At this point, Noah and his sons get to work on God’s plan. The ship will be 450 feet long, 75 feet wide, and 45 feet tall. God plans to save Noah, his family, and enough animals and creatures to start over and ultimately fulfill the promise He made to Satan. It will take Noah about 100 years to build the ark and receive God’s promise.
Noah trusted God and that trust, that faith, resulted in Noah and his family receiving the promise of his faithful God. Notice what Hebrews 11:7 says about Noah, “By faith Noah, being warned by God about things not yet seen, in reverence prepared an ark for the salvation of his household, by which he condemned the world, and became an heir of the righteousness which is according to faith.”

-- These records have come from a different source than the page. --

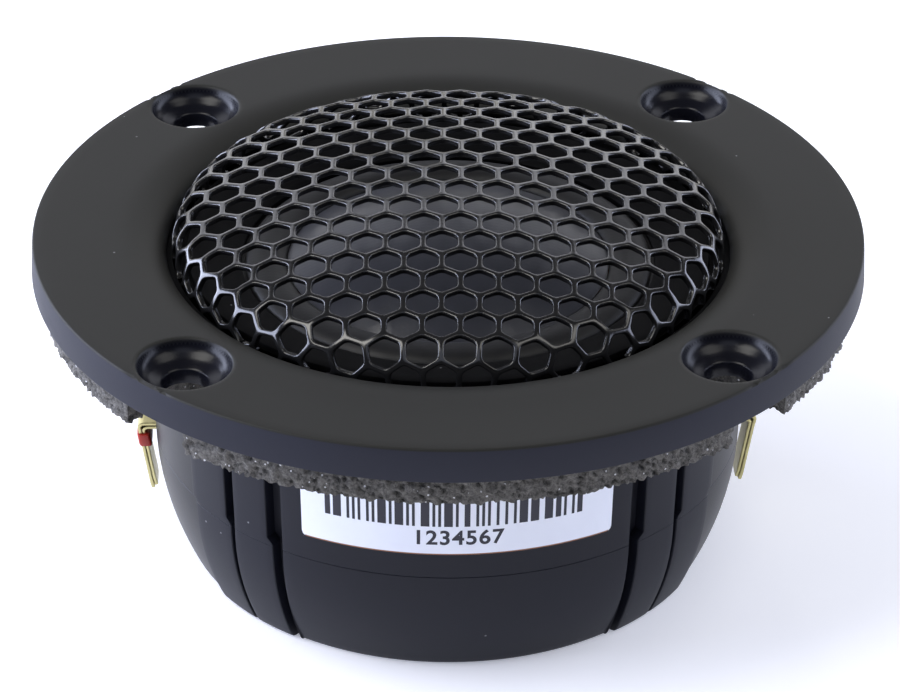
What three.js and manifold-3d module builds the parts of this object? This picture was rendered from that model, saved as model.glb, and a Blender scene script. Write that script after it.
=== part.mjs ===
// A small flush-mount dome tweeter: flanged faceplate, pressed hexagon grille, 28 mm textile dome,
// vented neodymium motor, sleeve-shaped chassis and rear cup. Millimetres, +Z is the listening axis.
// The origin is the centre of the rear cup's flat rear face.
import * as THREE from 'three';
import { mergeVertices } from 'three/addons/utils/BufferGeometryUtils.js';
import Module from 'manifold-3d';

const wasm = await Module();
wasm.setup();

// Overall sizes
const overallDepth = 30;          // rear face to the flange's top face
const flangeRadius = 36;
const flangeThickness = 3;
const flangeDraft = 0.15;         // the flange is this much wider at its rear face
const flangeEdgeRound = 0.25;
const bodyRadius = 26.95;         // chassis, just under the flange
const bodyDraft = 0.6;            // the chassis is this much narrower at its seam
const rearCupDepth = 11;
const rearCupInset = 2.7;         // the rear cup's side curves in by this much
const rearEdgeRound = 0.5;
const bodyWall = 1.8;
const fitGap = 0.05;              // clearance between flat faces that seat on each other
const roundGap = 0.3;             // clearance between round pieces, one inside the other

// Mounting screws
const screwCount = 4;
const screwEdgeDistance = 4.3;    // from the screw circle to the flange's edge
const screwHoleRadius = 1.88;
const recessRadius = 4;
const recessFloorRadius = 2.9;
const recessDepth = 1.65;
const recessEdgeRound = 0.35;

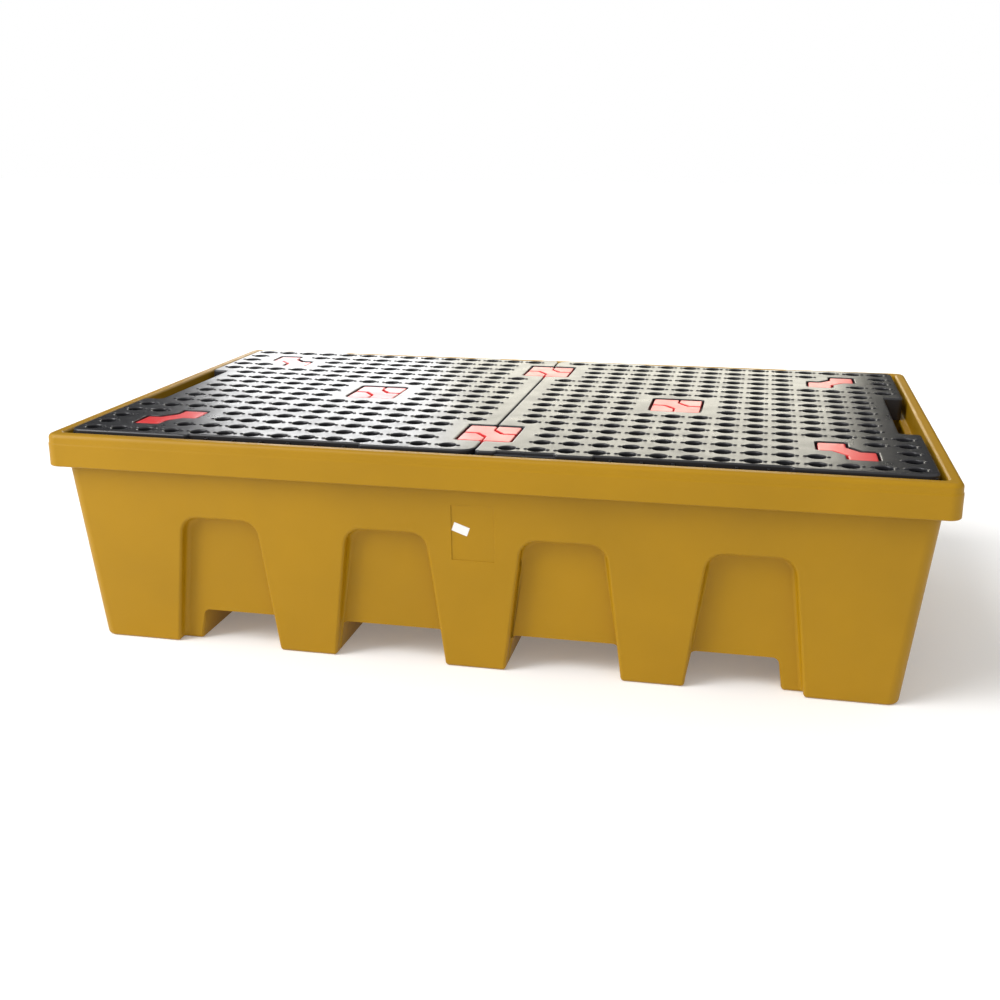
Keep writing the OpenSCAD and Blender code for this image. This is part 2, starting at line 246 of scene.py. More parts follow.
def finished(name, mesh, sharp=40):
    """Makes an object with faces pointing outwards, and shading that keeps large faces flat."""
    work = bmesh.new()
    work.from_mesh(mesh)
    bmesh.ops.triangulate(work, faces=[f for f in work.faces if len(f.verts) > 4])
    bmesh.ops.recalc_face_normals(work, faces=work.faces)
    for face in work.faces:
        face.smooth = True
    for edge in work.edges:
        edge.smooth = not edge.is_manifold or edge.calc_face_angle(0) < math.radians(sharp)
    work.to_mesh(mesh)
    work.free()
    carrier = placed(name + "_draft", mesh)
    flat = carrier.modifiers.new("flat_shading", "WEIGHTED_NORMAL")
    flat.keep_sharp = True
    return placed(name, evaluated(carrier))


# %% [markdown]
# ## Finishes
#
# Four plastics and one paper. Moulded polyethylene is a satin plastic with a fine orange-peel
# surface, faint clouds of lighter and darker colour, and scuffs that change how glossy it is
# rather than its colour. Each finish is a small tree of noise textures read in Object
# coordinates, so the pattern stays fixed on the piece.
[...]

Because of Noah’s faith, God included him in His plan. What is God’s plan? Redemption. He plans to save all who come to Him by faith and restore Eden, where all the faithful can live eternally.
ALL OF GOD’S PROMISES ARE VITALLY CONNECTED TO HIS PLAN OF REDEMPTION.
Jesus is the ultimate mediator of God’s redemptive plan. He said of himself, The Son of Man has come to seek and to save that which is lost.” In His last moments on the cross, He said, “It is finished,” meaning He had completed His part in the Father’s plan to save those who will trust Him. God raised Him from the dead to verify and confirm Jesus’ obedience guaranteed eternal life to all who put their trust in Him.
But what happens before Jesus is born? There are over two thousand years between Noah and the flood and the coming of our Savior. How is God going to redeem mankind and what promises is He going to make to move from the flood to the manger in Bethlehem?
God will make a promise to Abram, a person we know as Abraham.
Think about it.
What did this lesson tell you about God?
In what way did the lesson stretch your thinking about why God makes promises?
How do you see this lesson affecting the way you think, and the way you live?